▶ [What is needed] Take the listing and print it in full, exactly as given.

+ + + + + + +

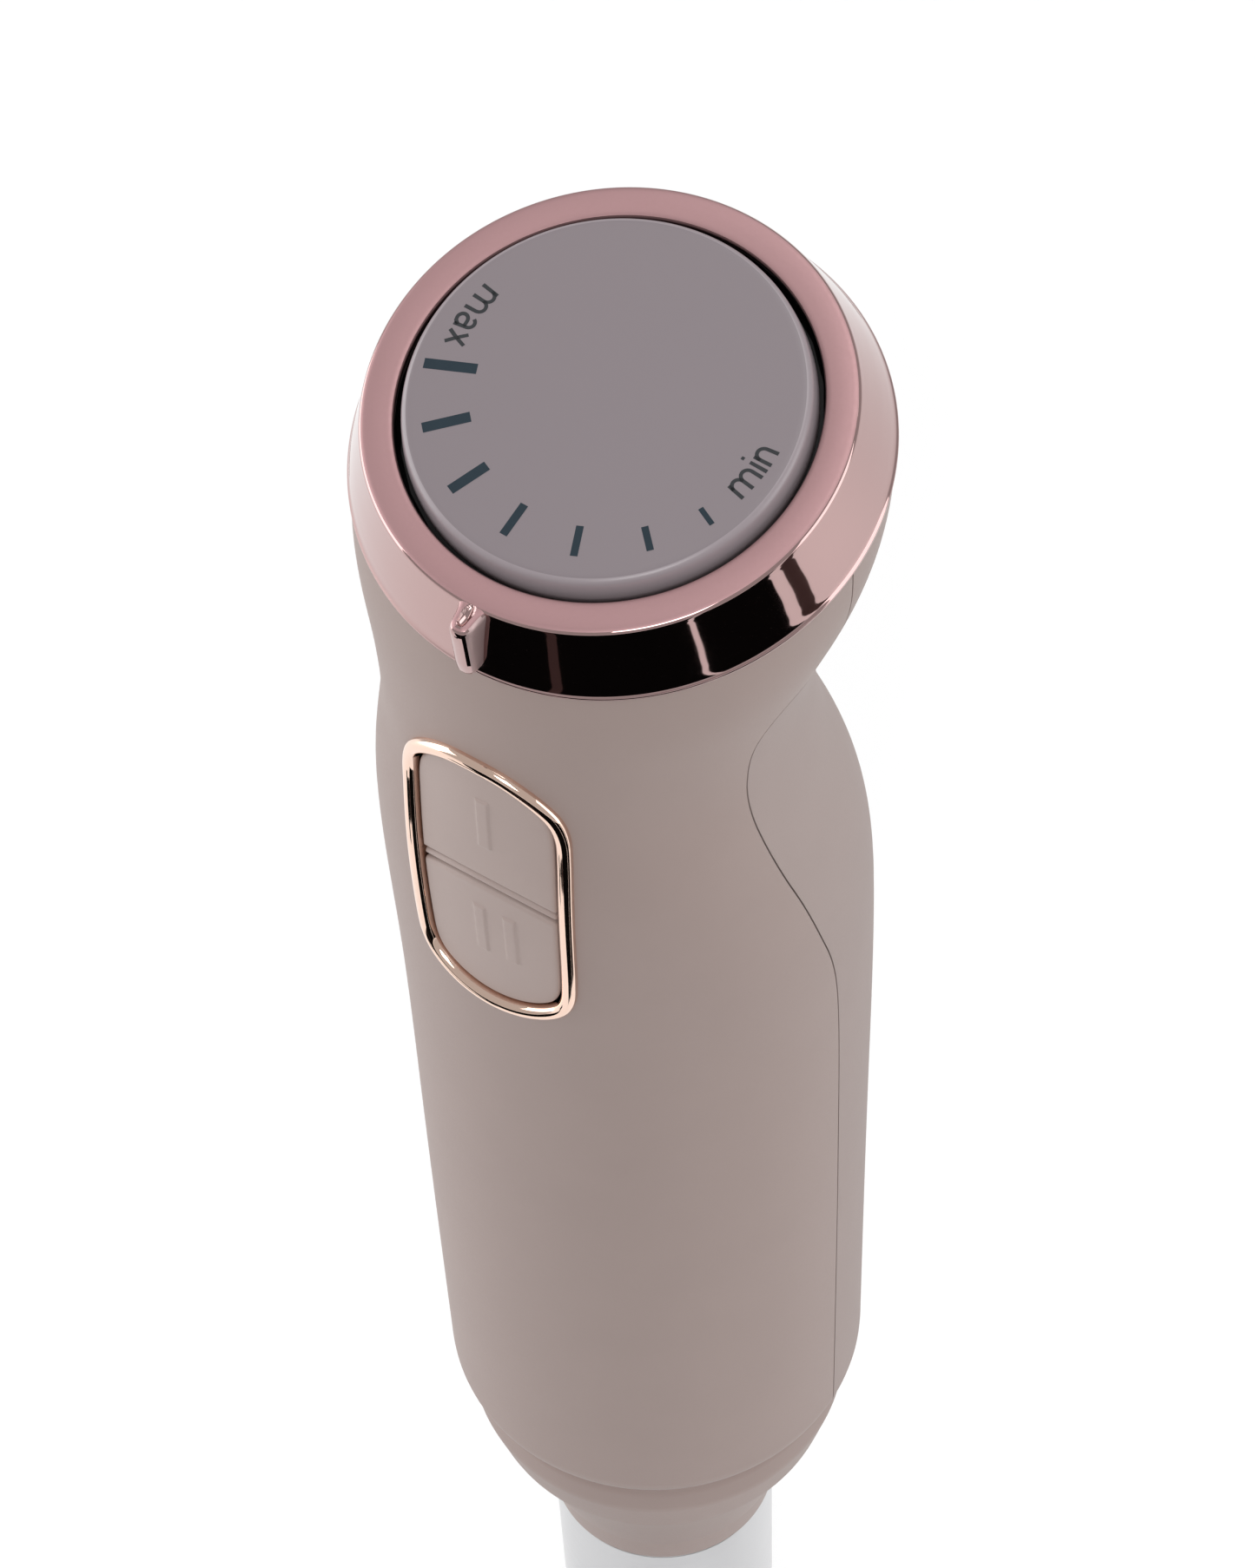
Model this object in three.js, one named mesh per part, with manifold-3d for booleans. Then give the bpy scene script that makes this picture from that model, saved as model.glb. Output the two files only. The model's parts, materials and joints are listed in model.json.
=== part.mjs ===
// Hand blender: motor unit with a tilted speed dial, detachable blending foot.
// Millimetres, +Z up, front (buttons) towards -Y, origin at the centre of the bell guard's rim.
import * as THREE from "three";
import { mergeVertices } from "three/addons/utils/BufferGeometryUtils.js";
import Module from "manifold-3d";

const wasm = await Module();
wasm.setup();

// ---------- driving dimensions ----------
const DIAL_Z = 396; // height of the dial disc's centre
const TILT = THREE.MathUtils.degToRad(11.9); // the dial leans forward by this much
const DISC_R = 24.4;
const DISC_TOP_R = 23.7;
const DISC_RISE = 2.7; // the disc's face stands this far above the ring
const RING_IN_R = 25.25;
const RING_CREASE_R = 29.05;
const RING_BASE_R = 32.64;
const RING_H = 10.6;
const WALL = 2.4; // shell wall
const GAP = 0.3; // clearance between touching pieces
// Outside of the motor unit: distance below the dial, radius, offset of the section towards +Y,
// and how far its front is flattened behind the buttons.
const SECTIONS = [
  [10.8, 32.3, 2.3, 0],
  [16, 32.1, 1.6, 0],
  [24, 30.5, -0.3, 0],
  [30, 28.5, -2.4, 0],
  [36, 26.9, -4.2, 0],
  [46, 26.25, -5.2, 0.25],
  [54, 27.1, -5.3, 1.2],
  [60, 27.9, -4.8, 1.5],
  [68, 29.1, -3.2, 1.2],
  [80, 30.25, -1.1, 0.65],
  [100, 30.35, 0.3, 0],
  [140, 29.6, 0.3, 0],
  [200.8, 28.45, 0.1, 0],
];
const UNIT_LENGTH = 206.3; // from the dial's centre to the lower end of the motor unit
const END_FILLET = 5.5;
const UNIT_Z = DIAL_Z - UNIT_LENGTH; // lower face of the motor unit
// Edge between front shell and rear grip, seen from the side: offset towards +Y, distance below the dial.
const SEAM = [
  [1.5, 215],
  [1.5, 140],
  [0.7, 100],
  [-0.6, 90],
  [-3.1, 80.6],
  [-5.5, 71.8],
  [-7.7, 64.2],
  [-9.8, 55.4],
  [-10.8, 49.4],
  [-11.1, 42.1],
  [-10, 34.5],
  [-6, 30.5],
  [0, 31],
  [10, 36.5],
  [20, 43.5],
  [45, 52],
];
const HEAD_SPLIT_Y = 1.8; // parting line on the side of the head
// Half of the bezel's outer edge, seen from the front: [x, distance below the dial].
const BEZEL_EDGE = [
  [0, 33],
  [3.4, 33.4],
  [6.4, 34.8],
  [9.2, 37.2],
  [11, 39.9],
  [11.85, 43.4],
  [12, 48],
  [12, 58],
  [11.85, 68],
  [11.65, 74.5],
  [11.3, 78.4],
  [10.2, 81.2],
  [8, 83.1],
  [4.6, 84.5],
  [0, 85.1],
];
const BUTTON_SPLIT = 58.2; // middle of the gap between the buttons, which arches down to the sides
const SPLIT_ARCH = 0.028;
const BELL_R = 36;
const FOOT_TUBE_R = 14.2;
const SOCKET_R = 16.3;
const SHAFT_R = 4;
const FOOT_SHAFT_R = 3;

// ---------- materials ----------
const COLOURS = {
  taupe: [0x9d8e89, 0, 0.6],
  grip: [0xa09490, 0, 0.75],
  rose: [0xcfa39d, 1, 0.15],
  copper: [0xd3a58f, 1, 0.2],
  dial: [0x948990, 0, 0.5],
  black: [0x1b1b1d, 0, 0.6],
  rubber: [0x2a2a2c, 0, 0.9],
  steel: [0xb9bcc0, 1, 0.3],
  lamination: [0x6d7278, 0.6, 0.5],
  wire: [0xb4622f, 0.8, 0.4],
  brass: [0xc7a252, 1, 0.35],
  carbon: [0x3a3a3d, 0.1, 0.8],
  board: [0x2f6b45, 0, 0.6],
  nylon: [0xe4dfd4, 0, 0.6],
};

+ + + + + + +

▶ [Solution to this exercise]
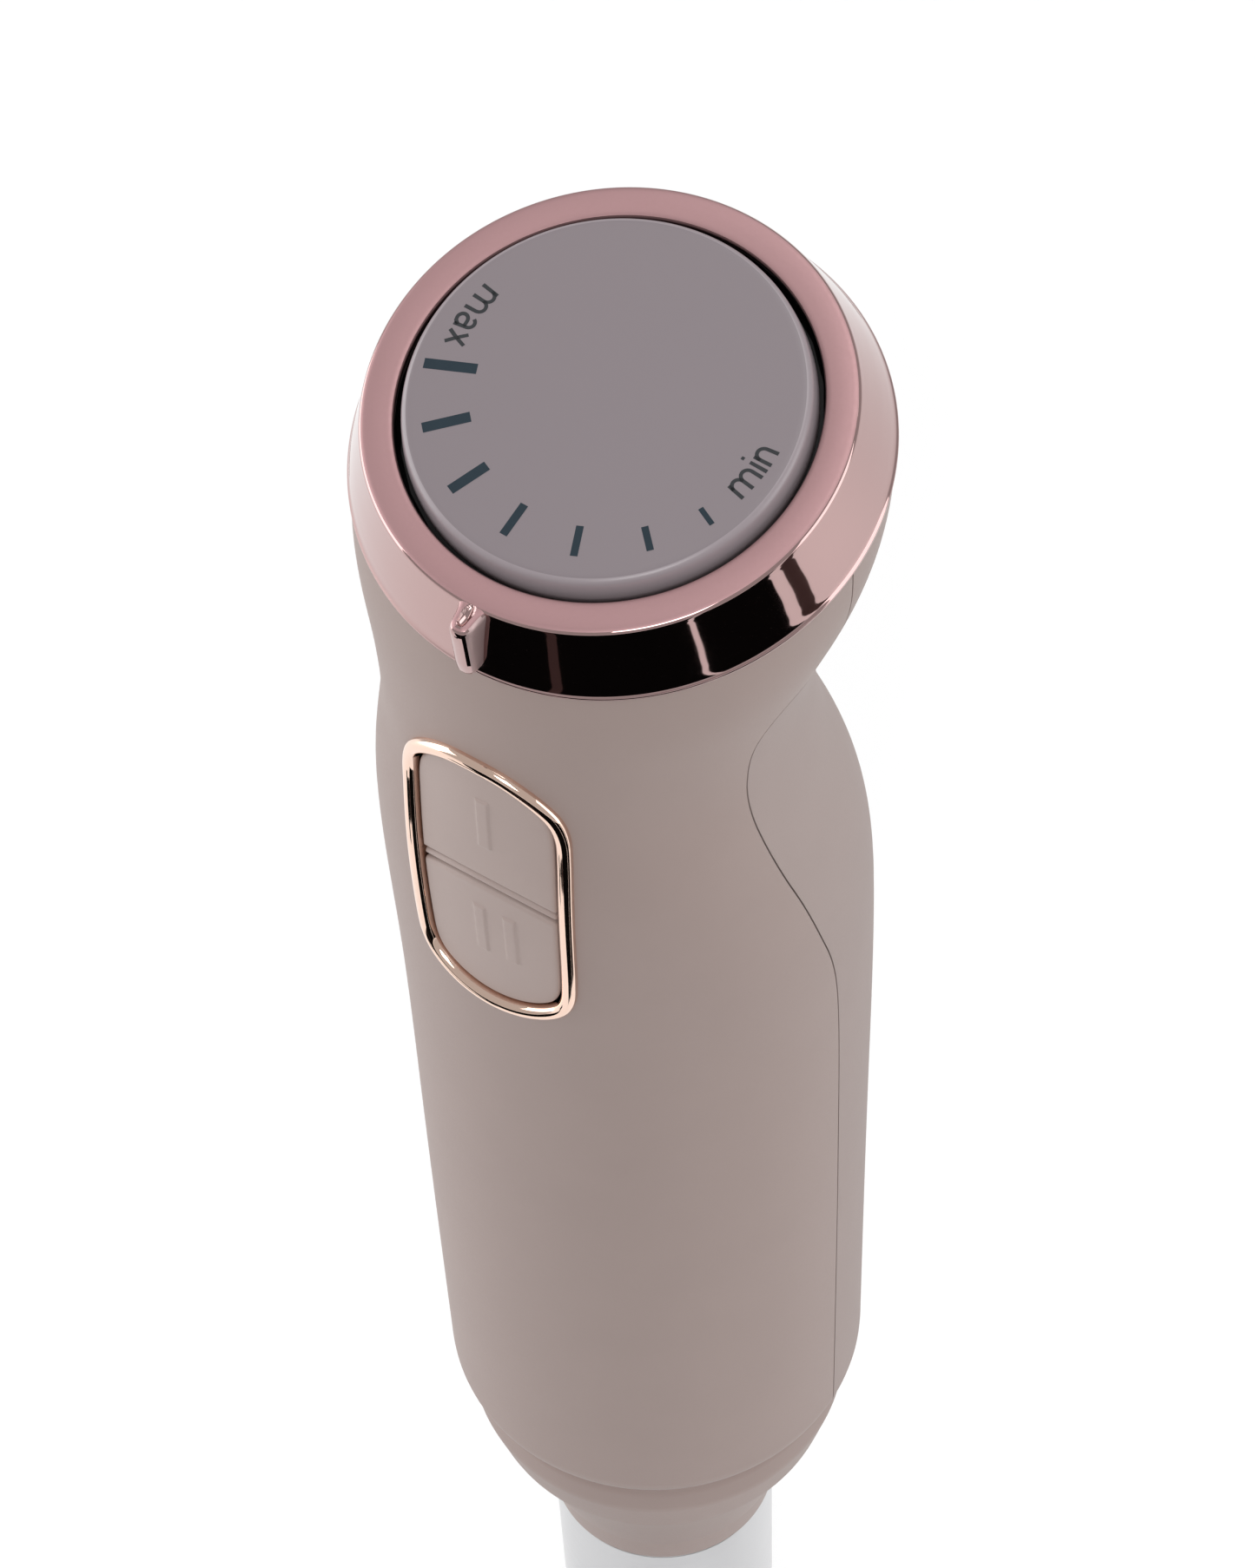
Model this object in three.js, one named mesh per part, with manifold-3d for booleans. Then give the bpy scene script that makes this picture from that model, saved as model.glb. Output the two files only. The model's parts, materials and joints are listed in model.json.
=== part.mjs ===
// Hand blender: motor unit with a tilted speed dial, detachable blending foot.
// Millimetres, +Z up, front (buttons) towards -Y, origin at the centre of the bell guard's rim.
import * as THREE from "three";
import { mergeVertices } from "three/addons/utils/BufferGeometryUtils.js";
import Module from "manifold-3d";

const wasm = await Module();
wasm.setup();

// ---------- driving dimensions ----------
const DIAL_Z = 396; // height of the dial disc's centre
const TILT = THREE.MathUtils.degToRad(11.9); // the dial leans forward by this much
const DISC_R = 24.4;
const DISC_TOP_R = 23.7;
const DISC_RISE = 2.7; // the disc's face stands this far above the ring
const RING_IN_R = 25.25;
const RING_CREASE_R = 29.05;
const RING_BASE_R = 32.64;
const RING_H = 10.6;
const WALL = 2.4; // shell wall
const GAP = 0.3; // clearance between touching pieces
// Outside of the motor unit: distance below the dial, radius, offset of the section towards +Y,
// and how far its front is flattened behind the buttons.
const SECTIONS = [
  [10.8, 32.3, 2.3, 0],
  [16, 32.1, 1.6, 0],
  [24, 30.5, -0.3, 0],
  [30, 28.5, -2.4, 0],
  [36, 26.9, -4.2, 0],
  [46, 26.25, -5.2, 0.25],
  [54, 27.1, -5.3, 1.2],
  [60, 27.9, -4.8, 1.5],
  [68, 29.1, -3.2, 1.2],
  [80, 30.25, -1.1, 0.65],
  [100, 30.35, 0.3, 0],
  [140, 29.6, 0.3, 0],
  [200.8, 28.45, 0.1, 0],
];
const UNIT_LENGTH = 206.3; // from the dial's centre to the lower end of the motor unit
const END_FILLET = 5.5;
const UNIT_Z = DIAL_Z - UNIT_LENGTH; // lower face of the motor unit
// Edge between front shell and rear grip, seen from the side: offset towards +Y, distance below the dial.
const SEAM = [
  [1.5, 215],
  [1.5, 140],
  [0.7, 100],
  [-0.6, 90],
  [-3.1, 80.6],
  [-5.5, 71.8],
  [-7.7, 64.2],
  [-9.8, 55.4],
  [-10.8, 49.4],
  [-11.1, 42.1],
  [-10, 34.5],
  [-6, 30.5],
  [0, 31],
  [10, 36.5],
  [20, 43.5],
  [45, 52],
];
const HEAD_SPLIT_Y = 1.8; // parting line on the side of the head
// Half of the bezel's outer edge, seen from the front: [x, distance below the dial].
const BEZEL_EDGE = [
  [0, 33],
  [3.4, 33.4],
  [6.4, 34.8],
  [9.2, 37.2],
  [11, 39.9],
  [11.85, 43.4],
  [12, 48],
  [12, 58],
  [11.85, 68],
  [11.65, 74.5],
  [11.3, 78.4],
  [10.2, 81.2],
  [8, 83.1],
  [4.6, 84.5],
  [0, 85.1],
];
const BUTTON_SPLIT = 58.2; // middle of the gap between the buttons, which arches down to the sides
const SPLIT_ARCH = 0.028;
const BELL_R = 36;
const FOOT_TUBE_R = 14.2;
const SOCKET_R = 16.3;
const SHAFT_R = 4;
const FOOT_SHAFT_R = 3;

// ---------- materials ----------
const COLOURS = {
  taupe: [0x9d8e89, 0, 0.6],
  grip: [0xa09490, 0, 0.75],
  rose: [0xcfa39d, 1, 0.15],
  copper: [0xd3a58f, 1, 0.2],
  dial: [0x948990, 0, 0.5],
  black: [0x1b1b1d, 0, 0.6],
  rubber: [0x2a2a2c, 0, 0.9],
  steel: [0xb9bcc0, 1, 0.3],
  lamination: [0x6d7278, 0.6, 0.5],
  wire: [0xb4622f, 0.8, 0.4],
  brass: [0xc7a252, 1, 0.35],
  carbon: [0x3a3a3d, 0.1, 0.8],
  board: [0x2f6b45, 0, 0.6],
  nylon: [0xe4dfd4, 0, 0.6],
};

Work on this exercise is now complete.